EXERCISE GOAL: Copy out the lines of the records below, and only those lines, from the one with "in their middle." through the one with "obj.parent = None", exactly as they appear.

MATERIAL FOR THIS EXERCISE:
::::
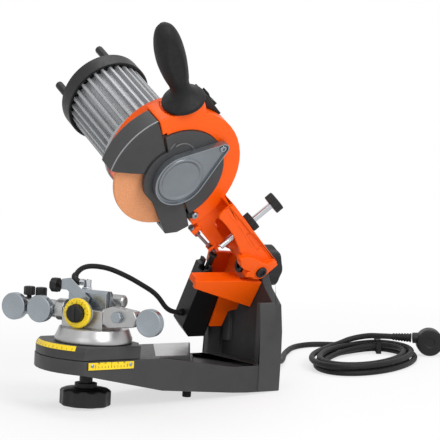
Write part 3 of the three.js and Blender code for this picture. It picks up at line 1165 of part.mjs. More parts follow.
::::
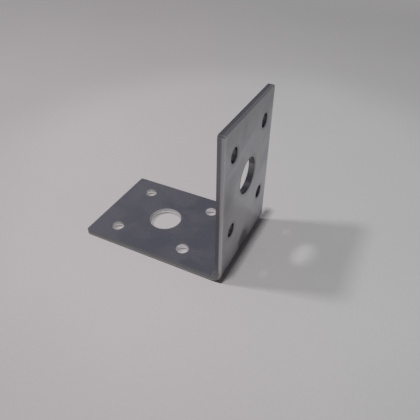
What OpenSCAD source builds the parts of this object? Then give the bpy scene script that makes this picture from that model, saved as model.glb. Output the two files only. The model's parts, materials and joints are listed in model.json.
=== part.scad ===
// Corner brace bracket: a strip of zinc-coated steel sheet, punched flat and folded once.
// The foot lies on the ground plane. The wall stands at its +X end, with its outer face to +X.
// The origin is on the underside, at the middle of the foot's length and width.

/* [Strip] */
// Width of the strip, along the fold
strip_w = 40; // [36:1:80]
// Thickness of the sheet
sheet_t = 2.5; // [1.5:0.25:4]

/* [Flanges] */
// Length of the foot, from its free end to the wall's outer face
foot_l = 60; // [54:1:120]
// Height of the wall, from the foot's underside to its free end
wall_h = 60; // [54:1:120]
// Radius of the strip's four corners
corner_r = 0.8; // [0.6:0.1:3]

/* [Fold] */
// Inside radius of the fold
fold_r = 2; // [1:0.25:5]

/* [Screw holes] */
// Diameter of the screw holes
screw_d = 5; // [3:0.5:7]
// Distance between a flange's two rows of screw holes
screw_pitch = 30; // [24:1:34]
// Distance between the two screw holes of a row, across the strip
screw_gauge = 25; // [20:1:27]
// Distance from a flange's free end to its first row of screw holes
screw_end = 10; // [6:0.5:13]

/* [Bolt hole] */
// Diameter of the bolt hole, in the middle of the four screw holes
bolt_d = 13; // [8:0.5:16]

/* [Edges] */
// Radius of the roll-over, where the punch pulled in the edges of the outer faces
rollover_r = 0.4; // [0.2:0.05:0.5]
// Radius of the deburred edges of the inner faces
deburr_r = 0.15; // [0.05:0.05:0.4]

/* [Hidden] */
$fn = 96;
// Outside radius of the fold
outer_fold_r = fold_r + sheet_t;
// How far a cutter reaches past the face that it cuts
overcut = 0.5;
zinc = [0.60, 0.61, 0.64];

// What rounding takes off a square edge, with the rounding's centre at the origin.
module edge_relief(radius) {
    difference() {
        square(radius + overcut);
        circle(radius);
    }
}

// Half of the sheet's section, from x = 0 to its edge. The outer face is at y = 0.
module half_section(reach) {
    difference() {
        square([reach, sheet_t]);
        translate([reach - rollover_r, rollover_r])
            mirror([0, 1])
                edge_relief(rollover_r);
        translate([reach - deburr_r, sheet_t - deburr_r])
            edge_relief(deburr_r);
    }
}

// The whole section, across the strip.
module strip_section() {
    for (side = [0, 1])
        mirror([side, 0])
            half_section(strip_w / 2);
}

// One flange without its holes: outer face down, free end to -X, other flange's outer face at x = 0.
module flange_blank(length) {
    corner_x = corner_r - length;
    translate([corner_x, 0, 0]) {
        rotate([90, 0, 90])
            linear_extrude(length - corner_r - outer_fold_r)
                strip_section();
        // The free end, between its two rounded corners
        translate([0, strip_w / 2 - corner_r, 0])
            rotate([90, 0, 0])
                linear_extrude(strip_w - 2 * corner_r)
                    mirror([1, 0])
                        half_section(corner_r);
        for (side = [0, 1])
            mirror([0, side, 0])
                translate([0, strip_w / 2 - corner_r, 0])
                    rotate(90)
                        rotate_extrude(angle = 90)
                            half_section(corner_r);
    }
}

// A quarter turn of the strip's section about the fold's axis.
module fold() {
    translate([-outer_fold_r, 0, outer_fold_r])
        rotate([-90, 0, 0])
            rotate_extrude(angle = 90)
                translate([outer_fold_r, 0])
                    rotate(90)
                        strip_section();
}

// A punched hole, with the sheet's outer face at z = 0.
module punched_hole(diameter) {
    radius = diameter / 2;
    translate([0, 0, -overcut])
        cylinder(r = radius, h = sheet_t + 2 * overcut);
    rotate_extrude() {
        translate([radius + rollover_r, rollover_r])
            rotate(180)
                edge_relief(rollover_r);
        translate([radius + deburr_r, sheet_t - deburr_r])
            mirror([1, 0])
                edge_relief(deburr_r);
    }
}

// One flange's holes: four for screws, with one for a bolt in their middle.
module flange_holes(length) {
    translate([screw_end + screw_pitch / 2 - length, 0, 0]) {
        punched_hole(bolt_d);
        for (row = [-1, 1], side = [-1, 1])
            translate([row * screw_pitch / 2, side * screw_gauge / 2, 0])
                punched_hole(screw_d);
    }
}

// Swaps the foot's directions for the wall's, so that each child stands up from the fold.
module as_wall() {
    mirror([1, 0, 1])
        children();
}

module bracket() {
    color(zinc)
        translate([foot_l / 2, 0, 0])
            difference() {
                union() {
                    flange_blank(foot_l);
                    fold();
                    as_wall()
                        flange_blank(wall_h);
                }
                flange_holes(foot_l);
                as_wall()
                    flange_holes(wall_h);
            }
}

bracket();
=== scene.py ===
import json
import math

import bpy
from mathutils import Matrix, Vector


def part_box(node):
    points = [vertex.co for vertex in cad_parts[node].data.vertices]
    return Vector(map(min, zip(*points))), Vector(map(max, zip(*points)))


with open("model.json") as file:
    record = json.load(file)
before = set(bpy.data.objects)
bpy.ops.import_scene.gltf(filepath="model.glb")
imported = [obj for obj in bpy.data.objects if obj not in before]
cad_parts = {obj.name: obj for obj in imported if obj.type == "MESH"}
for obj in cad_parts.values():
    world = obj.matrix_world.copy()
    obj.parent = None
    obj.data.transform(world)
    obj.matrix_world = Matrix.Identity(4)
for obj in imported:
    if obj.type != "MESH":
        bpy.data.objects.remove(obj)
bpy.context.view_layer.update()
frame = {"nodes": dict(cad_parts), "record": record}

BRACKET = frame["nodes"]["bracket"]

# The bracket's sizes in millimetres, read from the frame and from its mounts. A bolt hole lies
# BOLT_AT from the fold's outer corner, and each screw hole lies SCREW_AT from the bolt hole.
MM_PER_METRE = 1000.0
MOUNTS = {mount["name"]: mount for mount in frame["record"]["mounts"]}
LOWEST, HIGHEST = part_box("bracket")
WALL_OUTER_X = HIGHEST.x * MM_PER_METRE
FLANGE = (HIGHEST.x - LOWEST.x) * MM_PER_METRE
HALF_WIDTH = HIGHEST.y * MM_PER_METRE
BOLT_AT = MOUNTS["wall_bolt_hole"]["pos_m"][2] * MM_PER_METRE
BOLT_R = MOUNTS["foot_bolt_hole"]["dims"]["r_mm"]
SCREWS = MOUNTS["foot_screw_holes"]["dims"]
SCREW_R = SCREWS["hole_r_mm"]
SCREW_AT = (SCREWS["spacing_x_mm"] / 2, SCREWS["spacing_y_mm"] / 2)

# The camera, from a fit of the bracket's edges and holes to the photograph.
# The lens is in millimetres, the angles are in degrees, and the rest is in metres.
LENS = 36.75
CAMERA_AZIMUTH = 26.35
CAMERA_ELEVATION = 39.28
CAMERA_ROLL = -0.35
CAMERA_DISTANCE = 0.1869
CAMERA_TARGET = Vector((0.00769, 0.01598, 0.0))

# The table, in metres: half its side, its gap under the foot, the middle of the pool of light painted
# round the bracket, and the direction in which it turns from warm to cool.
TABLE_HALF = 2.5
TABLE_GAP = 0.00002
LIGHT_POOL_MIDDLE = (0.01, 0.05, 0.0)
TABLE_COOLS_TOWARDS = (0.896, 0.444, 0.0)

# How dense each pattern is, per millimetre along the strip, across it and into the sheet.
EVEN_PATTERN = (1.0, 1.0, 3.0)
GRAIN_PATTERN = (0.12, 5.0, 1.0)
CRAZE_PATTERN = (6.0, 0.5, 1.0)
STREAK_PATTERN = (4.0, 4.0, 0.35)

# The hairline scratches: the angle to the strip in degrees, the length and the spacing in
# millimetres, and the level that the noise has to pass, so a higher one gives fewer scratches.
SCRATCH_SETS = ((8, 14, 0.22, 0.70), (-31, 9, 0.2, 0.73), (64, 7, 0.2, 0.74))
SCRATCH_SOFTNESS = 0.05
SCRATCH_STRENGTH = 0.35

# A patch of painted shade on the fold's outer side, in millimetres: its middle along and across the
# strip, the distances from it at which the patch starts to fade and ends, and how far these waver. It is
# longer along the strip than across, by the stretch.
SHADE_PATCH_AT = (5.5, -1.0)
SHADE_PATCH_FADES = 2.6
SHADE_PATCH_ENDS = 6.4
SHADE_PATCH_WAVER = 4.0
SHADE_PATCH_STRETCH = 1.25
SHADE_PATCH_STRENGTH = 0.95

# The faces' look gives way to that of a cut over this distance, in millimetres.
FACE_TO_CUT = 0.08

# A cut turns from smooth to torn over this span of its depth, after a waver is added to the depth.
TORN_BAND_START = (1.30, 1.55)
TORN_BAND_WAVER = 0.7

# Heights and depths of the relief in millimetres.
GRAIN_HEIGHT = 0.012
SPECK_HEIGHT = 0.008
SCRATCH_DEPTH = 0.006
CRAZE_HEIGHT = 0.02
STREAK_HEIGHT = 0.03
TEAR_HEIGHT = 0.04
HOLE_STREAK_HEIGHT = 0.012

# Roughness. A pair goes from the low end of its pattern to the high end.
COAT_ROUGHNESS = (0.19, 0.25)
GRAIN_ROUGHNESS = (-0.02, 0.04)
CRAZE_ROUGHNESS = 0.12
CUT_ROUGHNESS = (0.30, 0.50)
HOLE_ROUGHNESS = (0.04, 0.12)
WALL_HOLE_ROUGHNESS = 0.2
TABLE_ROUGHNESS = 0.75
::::
SOLUTION FOR THIS PROBLEM:
// One flange's holes: four for screws, with one for a bolt in their middle.
module flange_holes(length) {
    translate([screw_end + screw_pitch / 2 - length, 0, 0]) {
        punched_hole(bolt_d);
        for (row = [-1, 1], side = [-1, 1])
            translate([row * screw_pitch / 2, side * screw_gauge / 2, 0])
                punched_hole(screw_d);
    }
}

// Swaps the foot's directions for the wall's, so that each child stands up from the fold.
module as_wall() {
    mirror([1, 0, 1])
        children();
}

module bracket() {
    color(zinc)
        translate([foot_l / 2, 0, 0])
            difference() {
                union() {
                    flange_blank(foot_l);
                    fold();
                    as_wall()
                        flange_blank(wall_h);
                }
                flange_holes(foot_l);
                as_wall()
                    flange_holes(wall_h);
            }
}

bracket();
=== scene.py ===
import json
import math

import bpy
from mathutils import Matrix, Vector


def part_box(node):
    points = [vertex.co for vertex in cad_parts[node].data.vertices]
    return Vector(map(min, zip(*points))), Vector(map(max, zip(*points)))


with open("model.json") as file:
    record = json.load(file)
before = set(bpy.data.objects)
bpy.ops.import_scene.gltf(filepath="model.glb")
imported = [obj for obj in bpy.data.objects if obj not in before]
cad_parts = {obj.name: obj for obj in imported if obj.type == "MESH"}
for obj in cad_parts.values():
    world = obj.matrix_world.copy()
    obj.parent = None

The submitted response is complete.